The development objectives of the GRSF grant were to improve the physical safety features of selected Road Safety Development Project (RSDP) roads as well as to strengthen the Government of Nepal’s capacity to implement its National Road Safety Action Plan, which was approved in 2013.


The outcomes of the Nepal Road Safety project included:

  • 3,456 lives are expected to be saved (in addition to countless injuries) over a 20-year period, according to GRSF projected estimates.
  • The number of lives saved as a result of this project contributed significantly to over 4,000 lives saved through the WB-Global Road Safety Facility funded projects in 2017-2019, thus exceeded the performance targets defined with the donors by 308 percent.
  • Based on the road safety audit recommendations, 73,000 meters of crash barriers were installed along eight roads of the Strategic Road Network of Nepal, totaling 700 km, between early-2016 to mid-2017. Many high risk sections benefited from these interventions, including Kitu Bhir of Dailekh, Hulma Jite, Bihani, Tadi Bhir, Timure and Serawada in Kalikot, Kalyan in Surkhet and Gadgadeni in Jumla.

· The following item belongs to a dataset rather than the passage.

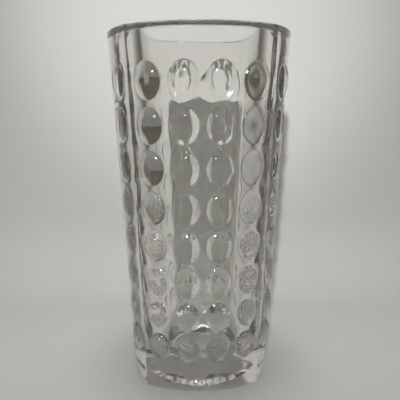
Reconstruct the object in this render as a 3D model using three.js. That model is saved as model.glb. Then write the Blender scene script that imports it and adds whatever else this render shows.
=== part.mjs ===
// Pressed-glass mixing glass: one heavy tapered vessel of clear glass.
// In plan it is a rounded square: four bulged faces that meet at four soft upright ridges.
// Raised oval lenses stand in upright columns, eight to a column: four columns on the front and
// back faces, and one column beside each ridge on the two side faces, with a plain strip between.
// Inside is a smooth cavity, a round square in plan, over a thick solid bottom.
// Millimetres, +Z up, origin at the middle of the foot.
import * as THREE from "three";
import { mergeVertices } from "three/addons/utils/BufferGeometryUtils.js";

// Outside of the vessel
const HEIGHT = 200;
const FACE_REACH_RIM = 51.8; // axis to the middle of a face, at the rim
const FACE_REACH_FOOT = 42.0;
const RIDGE_REACH_RIM = 38.1; // axis to a ridge, measured square to a face, at the rim
const RIDGE_REACH_FOOT = 32.1;
const FLARE = 0.2; // share of the taper that curves outwards towards the rim
const FACES = 4;
const FOOT_TUCK = 1.8; // the faces draw in by this much at the very foot
const FOOT_TUCK_HEIGHT = 9;

// Raised lenses
const ROWS = 8;
const TOP_ROW_HEIGHT = 172.7; // foot to the middle of the top row
const TOP_ROW_PITCH = 22.1;
const ROW_RATIO = 0.978; // each row is this much smaller than the one above it
const INNER_COLUMN = 0.233; // places across half a face, from its middle to its ridge
const OUTER_COLUMN = 0.711;
const LENS_WIDTH = 15.2;
const LENS_HEIGHT = 19.4;
const LENS_CROWN = 2.6;

// Cavity, rim and foot
const CAVITY_REACH_RIM = 34; // axis to the middle of a cavity side
const CAVITY_REACH_LOW = 26; // reach that the straight wall would have at the cavity's bottom
const CAVITY_SQUARENESS = 2.7; // exponent of the plan curve: 2 is a circle, more is squarer
const CAVITY_FLARE = 0.85; // under 1, the cavity opens a little faster near the rim
const CAVITY_BOTTOM = 13; // thickness of the solid bottom
const CAVITY_CORNER = 14; // rounding where the cavity's wall meets its bottom
const RIM_ROUND_OUTSIDE = 1.0;
const RIM_ROUND_INSIDE = 1.6;
const FOOT_ROUND = 0.8;
const FOOT_RECESS_RADIUS = 24; // shallow round hollow under the foot
const FOOT_RECESS_DEPTH = 1.2;
const FOOT_RECESS_SLOPE = 3; // width of the ramp around the hollow

// Fineness of the faceted surface
const CELL_STEPS = 3; // steps along each side of a lens cell
const LENS_RING = 0.62; // radius of the ring of points between a lens's middle and its edge
const ROUND_STEPS = 3;
const CAVITY_WALL_STEPS = 5;
const CAVITY_CORNER_STEPS = 5;
const CAVITY_FLOOR_STEPS = 2;
const WELD = 0.001;

// One plan section: an arc of this radius and half angle for each face.
function faceArc(height) {
  const level = height / HEIGHT;
  const taper = (1 - FLARE) * level + FLARE * level * level;
  const tuck = FOOT_TUCK * Math.max(0, 1 - height / FOOT_TUCK_HEIGHT) ** 2;
  const reach = FACE_REACH_FOOT + (FACE_REACH_RIM - FACE_REACH_FOOT) * taper - tuck;
  const ridge = RIDGE_REACH_FOOT + (RIDGE_REACH_RIM - RIDGE_REACH_FOOT) * taper;
  const bulge = reach - ridge;
  const radius = (ridge * ridge + bulge * bulge) / (2 * bulge);
  return { reach, radius, halfAngle: Math.asin(ridge / radius) };
}

// A point of the plain outside wall. Across runs from -1 to 1 between the two ridges of a face,
// and lift moves the point out of the glass, square to the wall in plan.
function wallPoint(face, across, height, lift = 0) {
  const arc = faceArc(height);
  const angle = across * arc.halfAngle;
  const x = (arc.radius + lift) * Math.sin(angle);
  const y = arc.radius - arc.reach - (arc.radius + lift) * Math.cos(angle);
  const point = new THREE.Vector3(x, y, height);
  return point.applyAxisAngle(new THREE.Vector3(0, 0, 1), (face * 2 * Math.PI) / FACES);
}

// Heights of the rows' middles, from the top down, each with its size beside the top row's.
function lensRows() {
  const rows = [];
  let middle = TOP_ROW_HEIGHT;
  let size = 1;
  for (let row = 0; row < ROWS; row += 1) {
    const pitch = TOP_ROW_PITCH * size;
    rows.push({ middle, size, pitch });
    middle -= pitch;
    size *= ROW_RATIO;
  }
  rows.forEach((row, index) => {
    row.top = index === 0 ? row.middle + row.pitch / 2 : rows[index - 1].bottom;
    row.bottom = row.middle - row.pitch / 2;
  });
  return rows;
}

// The four strips of a face, each as wide as a column of lenses. The inner two are only on the
// front and back faces, and stay plain wall on the side faces.
function lensColumns() {
  const between = (INNER_COLUMN + OUTER_COLUMN) / 2;
  return [
    { middle: -OUTER_COLUMN, left: -1, right: -between, inner: false },
    { middle: -INNER_COLUMN, left: -between, right: 0, inner: true },
    { middle: INNER_COLUMN, left: 0, right: between, inner: true },
    { middle: OUTER_COLUMN, left: between, right: 1, inner: false },
  ];
}

// Triangles are gathered as loose corners and welded at the end.
const corners = [];

function addTriangle(a, b, c) {
  corners.push(a.x, a.y, a.z, b.x, b.y, b.z, c.x, c.y, c.z);
}

// Closes the strip between two lines of points; it faces right when one looks along the first
// line with the second line below it.
function addStrip(upper, lower) {
  for (let i = 0; i + 1 < upper.length; i += 1) {
    addTriangle(upper[i], lower[i], lower[i + 1]);
    addTriangle(upper[i], lower[i + 1], upper[i + 1]);
  }
}

function addFan(middle, ring) {
  for (let i = 0; i + 1 < ring.length; i += 1) {
    addTriangle(middle, ring[i], ring[i + 1]);
  }
}

function closed(ring) {
  return [...ring, ring[0]];
}

// One lens on its piece of wall, from its crown out to the four sides of its cell.
function addLensCell(face, column, row) {
  const arc = faceArc(row.middle);
  const halfWidth = (LENS_WIDTH * row.size) / 2 / (arc.radius * arc.halfAngle);
  const halfHeight = (LENS_HEIGHT * row.size) / 2;
  const crown = LENS_CROWN * row.size;
  const onLens = (angle, radius) =>
    wallPoint(
      face,
      column.middle + halfWidth * radius * Math.cos(angle),
      row.middle + halfHeight * radius * Math.sin(angle),
      crown * (1 - radius * radius),
    );
  const count = 4 * CELL_STEPS;
  const ringAt = (radius) => {
    const ring = [];
    for (let i = 0; i < count; i += 1) {
      ring.push(onLens(Math.PI / 4 + (i * 2 * Math.PI) / count, radius));
    }
    return ring;
  };
  const cellCorners = [
    [column.right, row.top],
    [column.left, row.top],
    [column.left, row.bottom],
    [column.right, row.bottom],
  ];
  const border = [];
  for (let side = 0; side < 4; side += 1) {
    const from = cellCorners[side];
    const to = cellCorners[(side + 1) % 4];
    for (let i = 0; i < CELL_STEPS; i += 1) {
      const share = i / CELL_STEPS;
      const across = from[0] + (to[0] - from[0]) * share;
      border.push(wallPoint(face, across, from[1] + (to[1] - from[1]) * share));
    }
  }
  const middleRing = closed(ringAt(LENS_RING));
  const edge = closed(ringAt(1));
  addFan(onLens(0, 0), middleRing);
  addStrip(middleRing, edge);
  addStrip(edge, closed(border));
}

// The same piece of wall without a lens.
function addPlainCell(face, column, row) {
  const lineAt = (height) => {
    const line = [];
    for (let i = 0; i <= CELL_STEPS; i += 1) {
      const across = column.left + ((column.right - column.left) * i) / CELL_STEPS;
      line.push(wallPoint(face, across, height));
    }
    return line;
  };
  for (let i = 0; i < CELL_STEPS; i += 1) {
    const step = (row.top - row.bottom) / CELL_STEPS;
    addStrip(lineAt(row.top - step * i), lineAt(row.top - step * (i + 1)));
  }
}

// The whole way round the plain wall at one height, counter-clockwise seen from above.
function wallRing(height, lift = 0) {
  const ring = [];
  for (let face = 0; face < FACES; face += 1) {
    for (const column of lensColumns()) {
      for (let i = 0; i < CELL_STEPS; i += 1) {
        const across = column.left + ((column.right - column.left) * i) / CELL_STEPS;
        ring.push(wallPoint(face, across, height, lift));
      }
    }
  }
  return ring;
}

// A ring whose points stand at the same bearings as the wall's points. It is a circle, or with a
// squareness over 2 a round square, which reaches as far as the circle only square to the faces.
function innerRing(reach, height, squareness = 2) {
  return wallRing(HEIGHT).map((point) => {
    const bearing = Math.atan2(point.y, point.x);
    const x = Math.cos(bearing);
    const y = Math.sin(bearing);
    const spread = Math.abs(x) ** squareness + Math.abs(y) ** squareness;
    const radius = reach / spread ** (1 / squareness);
    return new THREE.Vector3(radius * x, radius * y, height);
  });
}

function cavityRing(reach, height) {
  return innerRing(reach, height, CAVITY_SQUARENESS);
}

// Rings over the rounded outside edge of the rim, from the wall up to the flat top.
function rimRings() {
  const rings = [];
  for (let step = 0; step <= ROUND_STEPS; step += 1) {
    const angle = (step * Math.PI) / 2 / ROUND_STEPS;
    const height = HEIGHT - RIM_ROUND_OUTSIDE * (1 - Math.sin(angle));
    rings.push(wallRing(height, -RIM_ROUND_OUTSIDE * (1 - Math.cos(angle))));
  }
  return rings;
}

// Rings from the flat top, over the inside edge and down the cavity to the edge of its floor.
function cavityRings() {
  const rings = [];
  for (let step = 0; step <= ROUND_STEPS; step += 1) {
    const angle = (step * Math.PI) / 2 / ROUND_STEPS;
    const reach = CAVITY_REACH_RIM + RIM_ROUND_INSIDE * (1 - Math.sin(angle));
    rings.push(cavityRing(reach, HEIGHT - RIM_ROUND_INSIDE * (1 - Math.cos(angle))));
  }
  const wallTop = HEIGHT - RIM_ROUND_INSIDE;
  const wallLow = CAVITY_BOTTOM + CAVITY_CORNER;
  for (let step = 1; step <= CAVITY_WALL_STEPS; step += 1) {
    const share = step / CAVITY_WALL_STEPS;
    const narrowing = (CAVITY_REACH_RIM - CAVITY_REACH_LOW) * share ** CAVITY_FLARE;
    rings.push(cavityRing(CAVITY_REACH_RIM - narrowing, wallTop + (wallLow - wallTop) * share));
  }
  for (let step = 1; step <= CAVITY_CORNER_STEPS; step += 1) {
    const angle = (step * Math.PI) / 2 / CAVITY_CORNER_STEPS;
    const reach = CAVITY_REACH_LOW - CAVITY_CORNER * (1 - Math.cos(angle));
    rings.push(cavityRing(reach, wallLow - CAVITY_CORNER * Math.sin(angle)));
  }
  const floorEdge = CAVITY_REACH_LOW - CAVITY_CORNER;
  for (let step = 1; step < CAVITY_FLOOR_STEPS; step += 1) {
    rings.push(cavityRing(floorEdge * (1 - step / CAVITY_FLOOR_STEPS), CAVITY_BOTTOM));
  }
  return rings;
}

// Rings down the drawn-in foot, under its rounded edge and across to the hollow under it.
function footRings() {
  const rings = [wallRing(FOOT_TUCK_HEIGHT), wallRing(FOOT_TUCK_HEIGHT / 2)];
  for (let step = 0; step <= ROUND_STEPS; step += 1) {
    const angle = (step * Math.PI) / 2 / ROUND_STEPS;
    const height = FOOT_ROUND * (1 - Math.sin(angle));
    rings.push(wallRing(height, -FOOT_ROUND * (1 - Math.cos(angle))));
  }
  rings.push(innerRing(FOOT_RECESS_RADIUS, 0));
  rings.push(innerRing(FOOT_RECESS_RADIUS - FOOT_RECESS_SLOPE, FOOT_RECESS_DEPTH));
  return rings;
}

function addRings(rings) {
  for (let i = 0; i + 1 < rings.length; i += 1) {
    addStrip(closed(rings[i]), closed(rings[i + 1]));
  }
}

function glassGeometry() {
  const rows = lensRows();
  for (let face = 0; face < FACES; face += 1) {
    const sideFace = face % 2 === 1;
    for (const column of lensColumns()) {
      const addCell = sideFace && column.inner ? addPlainCell : addLensCell;
      rows.forEach((row) => addCell(face, column, row));
    }
  }
  const rim = rimRings();
  const cavity = cavityRings();
  const foot = footRings();
  // Down the outside: the plain band under the rim, then the plain band above the foot.
  addRings([rim[0], wallRing(rows[0].top)]);
  addRings([wallRing(rows[ROWS - 1].bottom), ...foot]);
  // Up over the rim and down the cavity runs the other way, so the rings are taken in reverse.
  addRings([...rim, ...cavity].reverse());
  addFan(new THREE.Vector3(0, 0, CAVITY_BOTTOM), closed(cavity[cavity.length - 1]));
  addFan(new THREE.Vector3(0, 0, FOOT_RECESS_DEPTH), closed([...foot[foot.length - 1]].reverse()));
  const loose = new THREE.BufferGeometry();
  loose.setAttribute("position", new THREE.Float32BufferAttribute(corners, 3));
  const geometry = mergeVertices(loose, WELD);
  geometry.computeVertexNormals();
  return geometry;
}

const clearGlass = new THREE.MeshStandardMaterial({
  color: 0xd3d2cd,
  roughness: 0.04,
  metalness: 0,
  transparent: true,
  opacity: 0.45,
});

const glassBody = new THREE.Mesh(glassGeometry(), clearGlass);
glassBody.name = "glass_body";

const mixingGlass = new THREE.Group();
mixingGlass.add(glassBody);

export default mixingGlass;
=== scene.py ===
import math
from collections import namedtuple

import bmesh
import bpy
import numpy as np
from mathutils import Matrix, Vector


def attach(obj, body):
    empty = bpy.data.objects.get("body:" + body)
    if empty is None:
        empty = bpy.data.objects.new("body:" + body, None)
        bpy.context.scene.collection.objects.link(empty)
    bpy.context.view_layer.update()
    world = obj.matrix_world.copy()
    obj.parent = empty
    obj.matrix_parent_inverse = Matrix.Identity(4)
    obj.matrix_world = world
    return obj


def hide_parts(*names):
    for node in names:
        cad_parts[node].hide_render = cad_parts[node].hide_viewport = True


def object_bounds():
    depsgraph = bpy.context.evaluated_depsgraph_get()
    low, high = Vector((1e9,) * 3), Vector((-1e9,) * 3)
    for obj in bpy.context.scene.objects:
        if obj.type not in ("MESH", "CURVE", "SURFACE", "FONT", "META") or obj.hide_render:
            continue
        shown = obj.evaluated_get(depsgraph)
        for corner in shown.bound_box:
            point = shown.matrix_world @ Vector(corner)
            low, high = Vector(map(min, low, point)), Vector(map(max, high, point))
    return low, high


# A heavy pressed-glass mixing glass on pale paper. The glass is one fine mesh that replaces the
# plain CAD solid. Metres and radians, +Z up, origin at the middle of the foot, front towards -Y.

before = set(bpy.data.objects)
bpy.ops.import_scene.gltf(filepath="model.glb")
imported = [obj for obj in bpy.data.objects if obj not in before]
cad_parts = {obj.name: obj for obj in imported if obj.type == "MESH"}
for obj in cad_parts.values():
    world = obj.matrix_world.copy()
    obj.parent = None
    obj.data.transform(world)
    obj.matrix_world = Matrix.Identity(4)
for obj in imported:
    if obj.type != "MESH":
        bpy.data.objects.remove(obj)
cad_low, cad_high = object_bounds()

MM = 0.001
HEIGHT = cad_high.z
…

The Project also strengthened capacity of the Government of Nepal to implement its national Road Safety Action Plan. The Cabinet approved the plan in 2013. Major activities in support of the Action Plan included:

  • Implementation of a small-scale road safety pilot covering 5 km of section of the Siddhartha Highway.
  • Establishment of a dedicated National Road Safety Council.
  • Drafting of amendments to various Road Safety Acts and Regulations.
  • Train-the-Trainer program on Road Safety Audit for developing future long-term road safety leaders & champions.
  • Development of Bachelors’ and Masters’ degrees in road safety.
  • Development of Road Safety Database Policy, software, and database management.

Daniel Silva Yoshisato/World Bank

Bank Group Contribution

Standalone recipient-executed grant from GRSF for US$ 7.47 million, approved on April 8, 2015, supplementing the IDA-supported Road Sector Development Project (RSDP).  Initially approved on December 6, 2007, for US$ 42.6 million, the RSDP project also received additional financing of US$82 million in two tranches, and closed on January 15, 2020.

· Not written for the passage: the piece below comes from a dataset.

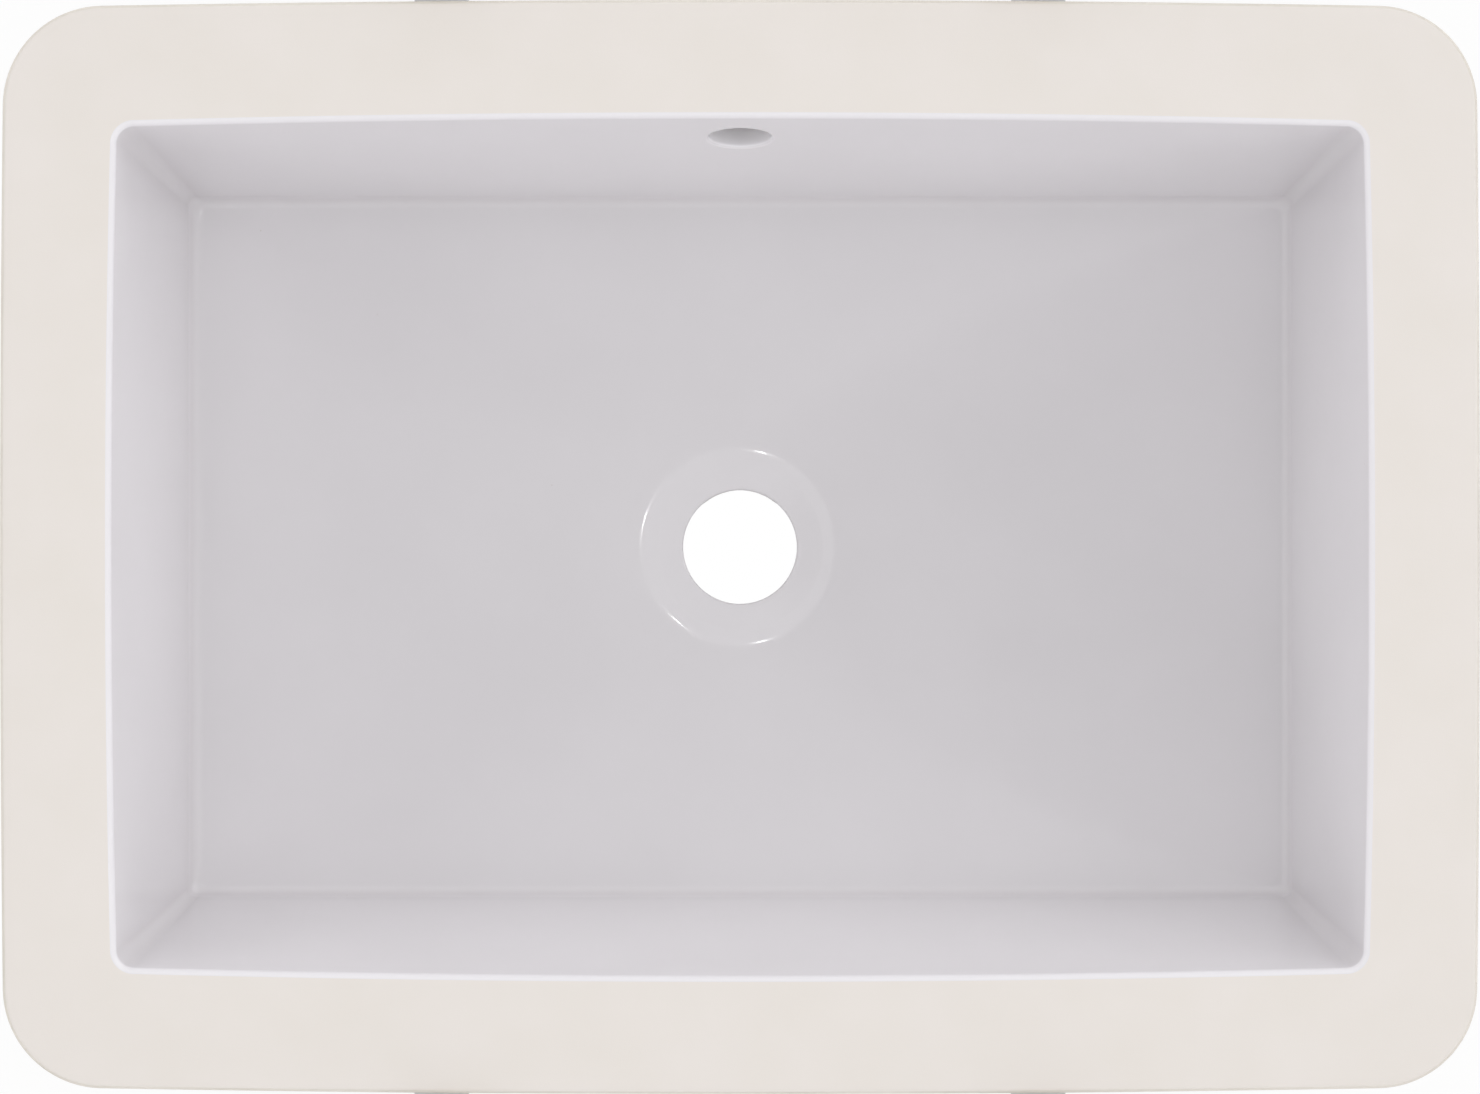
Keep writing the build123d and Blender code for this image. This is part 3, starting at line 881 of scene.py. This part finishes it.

There was a strong collaboration among key development partners in the installation of safety barriers on roads. The project was implemented by the government of Nepal Department of Roads and supported by World Bank and GRSF teams. This was part of an effort by the Nepalese government to make roads safer in the context of the 2011–2020 UN Decade of Action in Road Safety. It is an example of successful collaboration between the World Bank and UK Aid (Foreign, Commonwealth & Development Office) in developing new standards for road safety infrastructure as well as improving the capacity of road department officials and local road engineers.

Moving Forward

The main road infrastructure project (RSDP) was significantly expanded: thanks to the two tranches of additional financing, total commitments were three times larger than the original project amount. The Nepalese Government decided to continue emphasizing road safety as part of the massive rebuilding program following the 2015 earthquake. The approach and technical specifications for road safety barriers, along with the experience and results of the WB-GRSF project, also helped inform other infrastructure projects. Importantly, the success of the project encouraged the Government of Nepal to develop and start the implementation of a broader Road Safety Strategy.

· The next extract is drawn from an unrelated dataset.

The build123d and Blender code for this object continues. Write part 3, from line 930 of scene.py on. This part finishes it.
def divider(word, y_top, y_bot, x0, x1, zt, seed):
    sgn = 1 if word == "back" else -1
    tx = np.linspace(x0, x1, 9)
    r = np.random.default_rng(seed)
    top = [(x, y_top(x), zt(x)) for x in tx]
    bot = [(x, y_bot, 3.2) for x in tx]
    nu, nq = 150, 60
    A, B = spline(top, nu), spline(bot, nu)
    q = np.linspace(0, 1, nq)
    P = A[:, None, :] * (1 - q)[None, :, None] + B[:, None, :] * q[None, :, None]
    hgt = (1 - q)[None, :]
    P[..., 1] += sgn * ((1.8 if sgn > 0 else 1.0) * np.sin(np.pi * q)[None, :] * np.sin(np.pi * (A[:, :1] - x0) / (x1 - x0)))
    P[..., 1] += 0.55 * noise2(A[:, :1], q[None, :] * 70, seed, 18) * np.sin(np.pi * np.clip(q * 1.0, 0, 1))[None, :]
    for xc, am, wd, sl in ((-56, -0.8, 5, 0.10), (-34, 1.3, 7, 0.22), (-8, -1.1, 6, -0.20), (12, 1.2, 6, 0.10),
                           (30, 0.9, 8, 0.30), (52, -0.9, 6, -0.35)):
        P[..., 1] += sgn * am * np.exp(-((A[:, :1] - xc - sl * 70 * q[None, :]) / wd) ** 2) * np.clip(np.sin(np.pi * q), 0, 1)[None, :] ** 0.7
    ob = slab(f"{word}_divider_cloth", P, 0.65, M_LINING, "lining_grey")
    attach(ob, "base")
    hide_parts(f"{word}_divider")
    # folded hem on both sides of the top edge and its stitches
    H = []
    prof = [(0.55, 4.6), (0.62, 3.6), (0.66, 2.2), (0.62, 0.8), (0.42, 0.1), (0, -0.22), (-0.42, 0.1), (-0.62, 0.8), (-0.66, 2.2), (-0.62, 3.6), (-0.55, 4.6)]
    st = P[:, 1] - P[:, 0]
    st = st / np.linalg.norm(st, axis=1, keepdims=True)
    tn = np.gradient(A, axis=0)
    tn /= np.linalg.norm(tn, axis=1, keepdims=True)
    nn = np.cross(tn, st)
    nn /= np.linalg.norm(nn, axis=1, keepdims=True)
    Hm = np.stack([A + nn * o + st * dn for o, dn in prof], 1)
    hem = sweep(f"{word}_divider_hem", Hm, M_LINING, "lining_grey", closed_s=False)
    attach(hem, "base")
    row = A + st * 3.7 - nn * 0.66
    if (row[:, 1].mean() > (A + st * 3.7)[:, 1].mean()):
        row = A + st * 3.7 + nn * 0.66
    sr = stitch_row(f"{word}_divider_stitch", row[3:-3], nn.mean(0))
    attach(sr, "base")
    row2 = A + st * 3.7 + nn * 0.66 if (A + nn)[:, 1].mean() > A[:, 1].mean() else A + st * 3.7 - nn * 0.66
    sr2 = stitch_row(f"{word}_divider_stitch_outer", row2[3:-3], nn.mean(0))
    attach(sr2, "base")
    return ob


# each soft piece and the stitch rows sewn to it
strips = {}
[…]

With over 70 km of road safety barriers installed on hilly and mountainous roads as part of the Road Safety Support Project, the community can now feel safer travelling on roads that were considered highly prone to crashes.

The following testimonials were published on January 6, 2020 by the Kathmandu Post, an influential Nepalese journal:

  • Prem Khatri, a bus driver on the Surkhet-Jumla roads, said: "We [drivers] feel at ease driving on roads that have safety barriers. They prevent vehicles from swerving off the road."
  • Shyambabu Oliya, deputy superintendent of police in Kalikot, said the construction of safety barriers has helped to reduce the number of road accidents significantly.
  • Janak Budha, a local, said that the crash barriers had stopped a bus with brake failure from swerving off the road at Darbare Bhir in Dailekh around four months ago. "None of the passengers were injured that day. If the bus had plunged down the road, it could have killed many people," said Budha.